La pasión y muerte de Jesús son el triunfo del amor. Por eso, Juan nos hace advertir la serie de pequeños y grandes ac­tos del amor misericordioso de Jesús que se suceden durante su pasión. Todo es don en la pasión y muerte del Señor: continúa preocupándose por los suyos y pide que lo arresten a Él solo, confía su madre al discípulo... Y, con la convicción de haber realizado plenamente la misión que el Padre le ha encomendado, inclina la cabeza y nos da el Espíritu.
Finalmente, de su costado traspasado por la lanza, sale sangre y agua, signos de la Iglesia ahí representada en el agua del bautismo y la sangre de la eucaristía. La sobreabundancia de mal es cambiada por el amor del Padre, por Jesús y con el Espíritu, en sobreabundancia de bien.
Se nos invita, pues, a contemplar la cruz del Señor y admirarnos del amor de Dios por la humanidad, por cada ser humano en concreto, por ti, por mí. Se nos invita a creer en el valor de la vida humana que ha sido amada por Dios hasta este punto. Se nos invita a mirar el Corazón traspasado de Cristo –Mirarán al que atravesaron para que sea Él quien marque la dirección y sentido del camino por donde se alcanza la vida verdadera: camino del amor que mueve a amar como somos amados. Así nos haremos fuertes para llevar nuestra cruz, como Jesús llevó la suya, para hacer de ella una ocasión recóndita de entrega y ofrecimiento.
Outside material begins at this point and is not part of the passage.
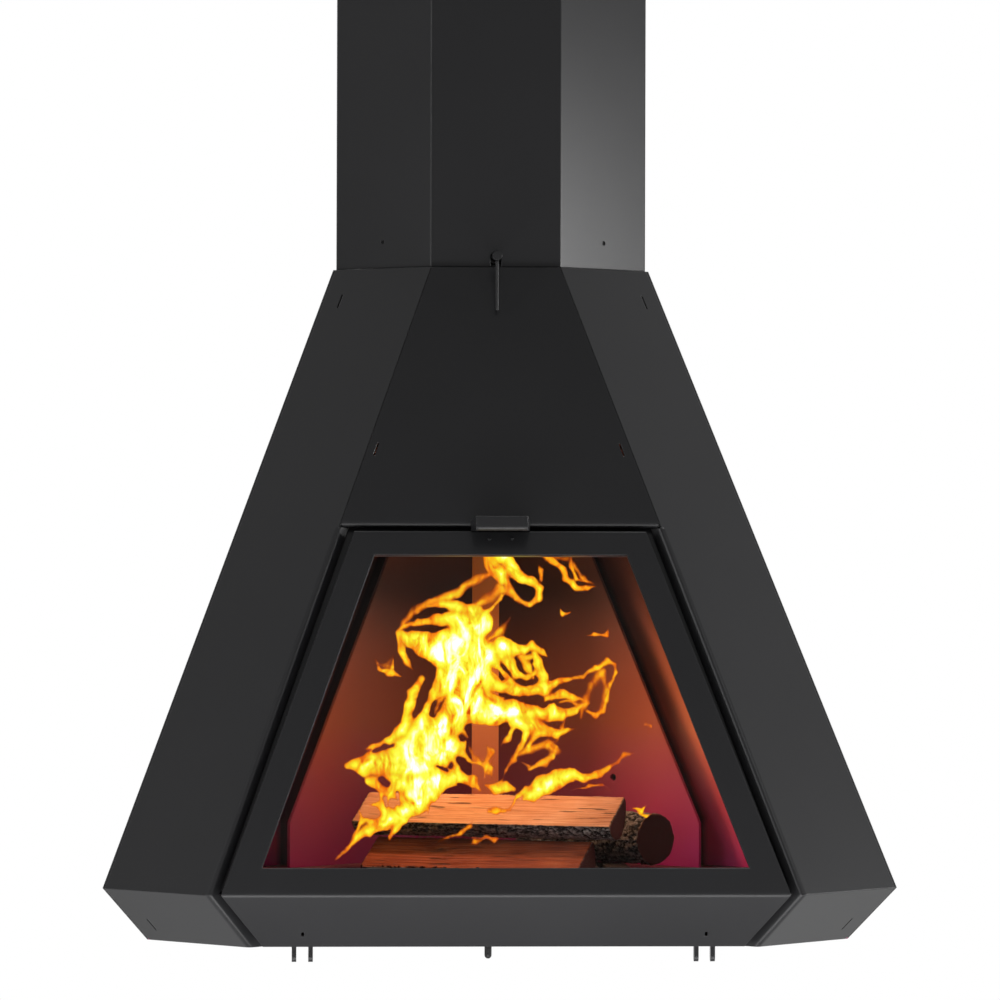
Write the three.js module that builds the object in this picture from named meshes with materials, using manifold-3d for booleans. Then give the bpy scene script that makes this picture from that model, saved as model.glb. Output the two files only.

Con estos sentimientos, adoremos la cruz salvadora. Contemplemos al Señor levantado a lo alto y supliquémosle que nos mire como miró a su bendita madre o al discípulo al que tanto quería y digámosle:
«Acuérdate de mí, Señor, con misericordia, no recuerdes mis pecados, sino piensa en tu cruz; acuérdate del amor con que me amaste hasta dar tu vida por mí; acuérdate en el último día de que durante mi vida yo sentí tus sentimientos y compartí tus sufrimientos con mi propia cruz a tu lado. Acuérdate entonces de mí y haz que yo ahora me acuerde de ti» (San Henry Newman).